Nazaruddin juga mengaku bahwa singkatan nama CDR yang tercatat sebagai penerima dana Grup Permai adalah Chandra M Hamzah. Nazar berencana memberikan uang 100 ribu dollar AS kepada Chandra terkait proyek pengadaan baju hansip dan satpam. Namun uang tersebut tidak jadi diberikan. Saat ditanya Komite soal maksud rencana pemberian uang itu, Nazaruddin enggan menjawab.
Kemarin, Komite Etik memeriksa Nazaruddin. Pemeriksaan tersebut atas dasar insiatif Nazar. Pengacara Nazar bekali-kali menghubungi Komite Etik dan menyampaikan bahwa kliennya siap buka mulut.
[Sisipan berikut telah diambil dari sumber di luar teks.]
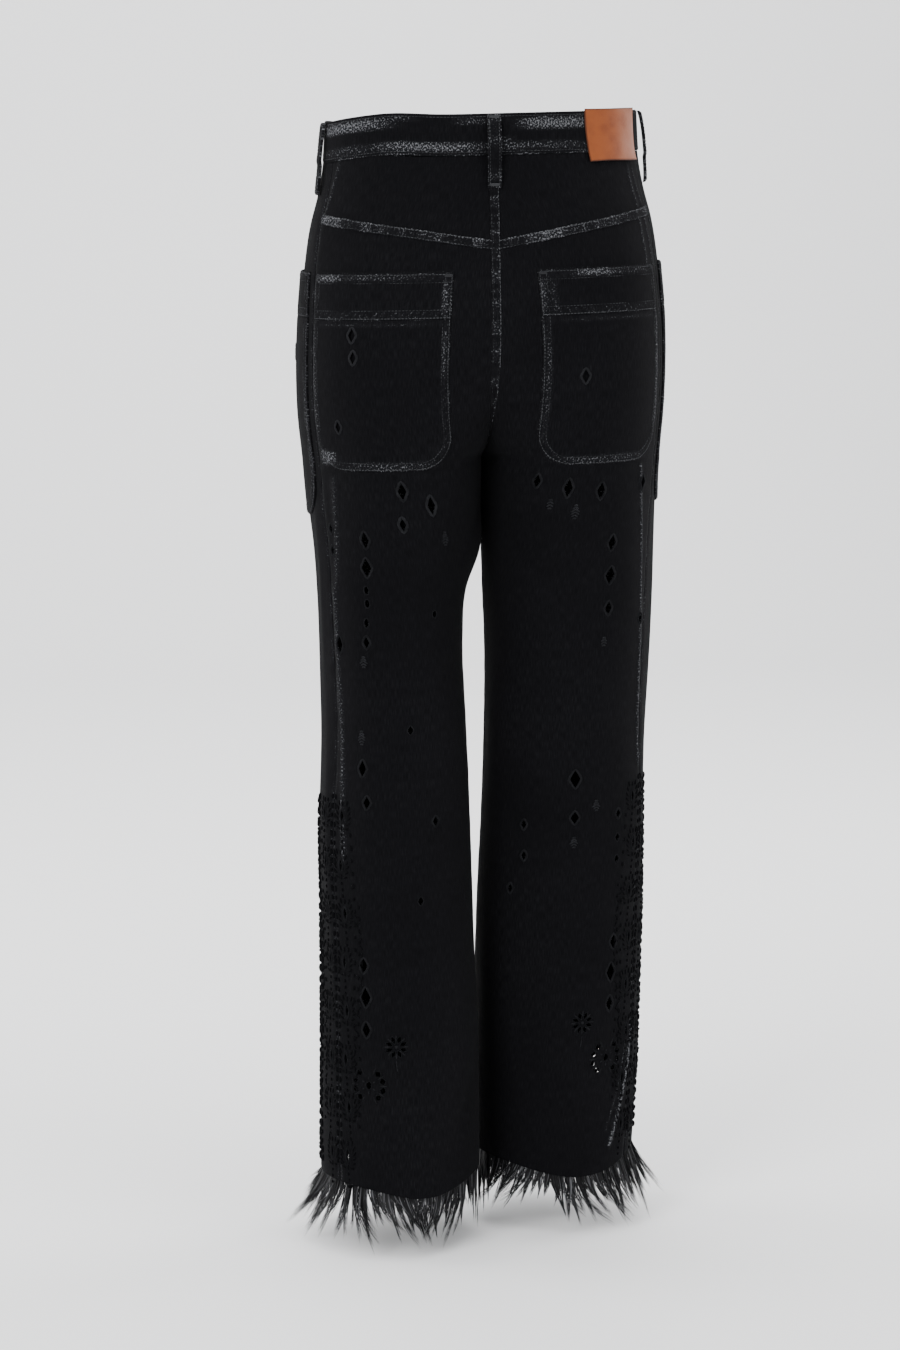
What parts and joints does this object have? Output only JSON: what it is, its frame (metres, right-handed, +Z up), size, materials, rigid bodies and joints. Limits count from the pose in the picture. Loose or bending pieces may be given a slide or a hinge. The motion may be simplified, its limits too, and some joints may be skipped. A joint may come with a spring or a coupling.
{
  "type": "wide-leg trousers",
  "caption": "Wide-leg trousers in black denim, standing hollow as worn, with patch pockets, a bare leather patch, cutwork down the legs and feather hems.",
  "frame": {"origin": "middle of the waist, level with the waistband's top edge at the back", "axes": "+Z up along the garment, -Y the wearer's front, +X the wearer's left"},
  "size_m": [0.3778, 0.2403, 1.1117],
  "materials": {
    "denim": "washed black twill, worn pale along seams and edges",
    "leather": "tan, bare, darker round its worn edges",
    "feather": "dyed black feather barbs",
    "button_metal": "dark gunmetal"
  },
  "bodies": {
    "root": {"waistband": "denim", "yoke_left": "denim", "yoke_right": "denim", "back_left": "denim", "back_right": "denim", "front_left": "denim", "front_right": "denim", "back_pocket_band_left": "denim", "back_pocket_band_right": "denim", "back_pocket_left": "denim", "back_pocket_right": "denim", "front_pocket_band_left": "denim", "front_pocket_band_right": "denim", "front_pocket_left": "denim", "front_pocket_right": "denim", "belt_loop_side_left": "denim", "belt_loop_side_right": "denim", "belt_loop_front_left": "denim", "belt_loop_front_right": "denim", "belt_loop_back": "denim", "leather_patch": "leather", "fly_placket": "denim", "waist_button": "button_metal", "feather_trim_left": "feather", "feather_trim_right": "feather"}
  },
  "joints": []
}
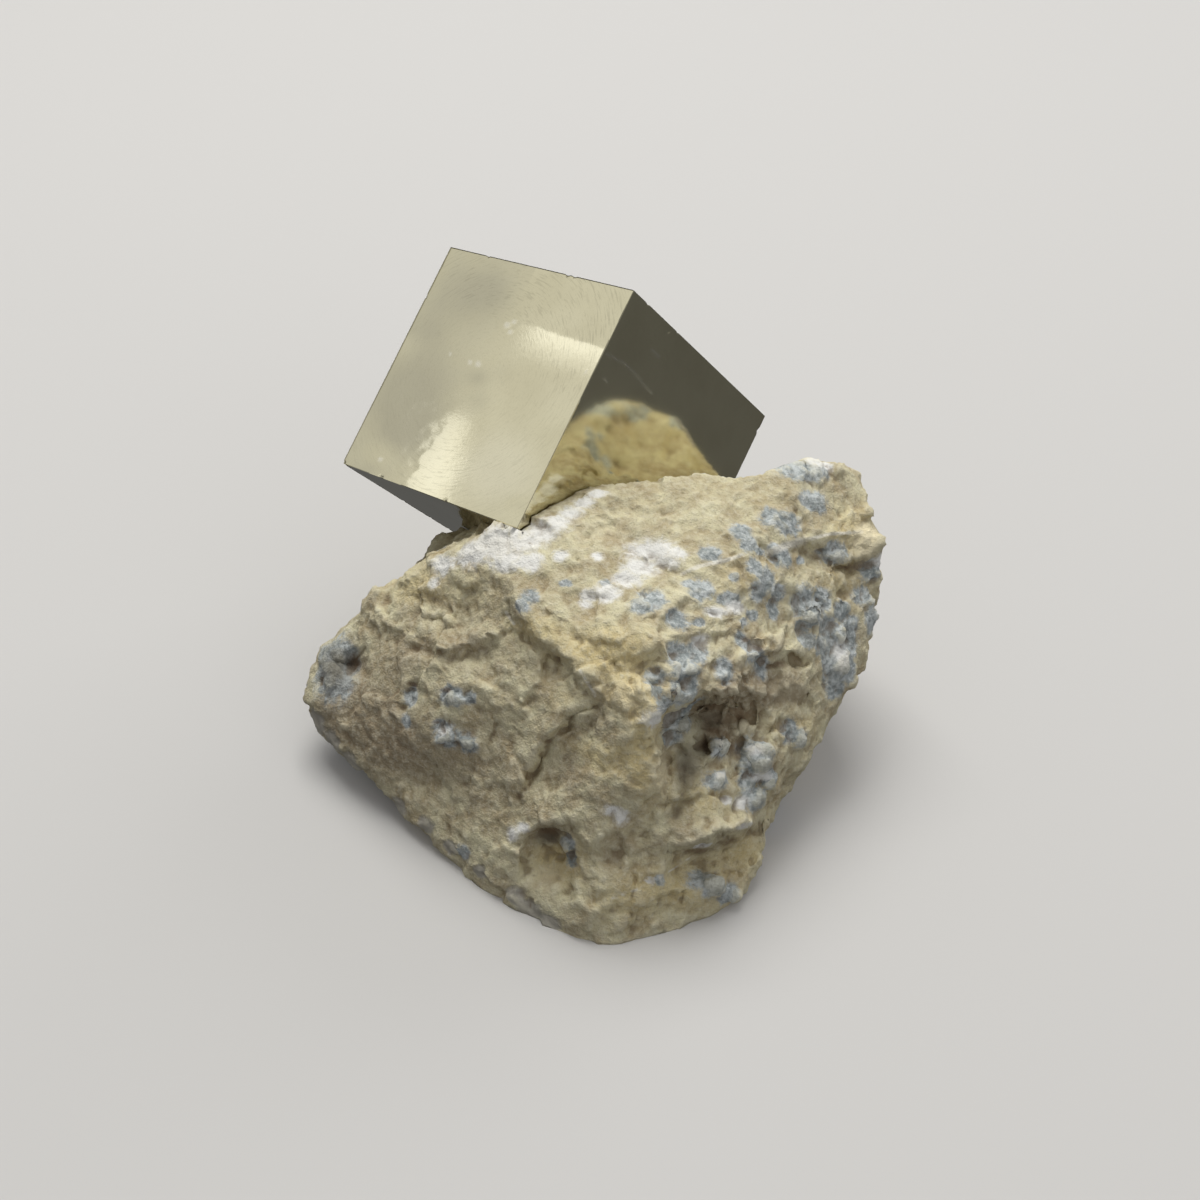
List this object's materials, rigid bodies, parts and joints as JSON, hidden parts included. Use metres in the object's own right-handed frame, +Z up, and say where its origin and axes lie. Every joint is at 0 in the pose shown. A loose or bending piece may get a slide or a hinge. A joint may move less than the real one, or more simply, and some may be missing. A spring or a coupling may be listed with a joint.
{
  "type": "pyrite cube on marl matrix",
  "caption": "A mirror-faced pyrite cube, tilted on its lower corner in a rough wedge of pale marl that stands on a flat base.",
  "frame": {"origin": "On the ground, under the middle of the whole specimen", "axes": "+Z up. The marl's broken front, the bright face of the cube and its darker right face are seen from -Y; +X is to the right in that view"},
  "size_m": [0.0362, 0.0438, 0.0286],
  "materials": {
    "marl": "dull, granular marl, tan with blue-grey mottles and white powdery patches",
    "pyrite": "natural crystal faces of pale brass colour, mirror-like, with fine growth lines"
  },
  "bodies": {
    "root": {"marl_matrix": "marl", "pyrite_cube": "pyrite"}
  },
  "joints": []
}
Padahal sebelumnya mantan anggota DPR itu bersikeras bungkam.
Menurut Abdullah, kepada Komite Etik Nazaruddin mengaku bahwa perubahan sikapnya itu akibat nasihat neneknya yang datang menjenguk saat Idul Fitri. “Nenek saya sudah umur 80 tahun lebih nasihati saya, urusan dunia diselesaikan di dunia,” ucap Abdullah menirukan Nazaruddin.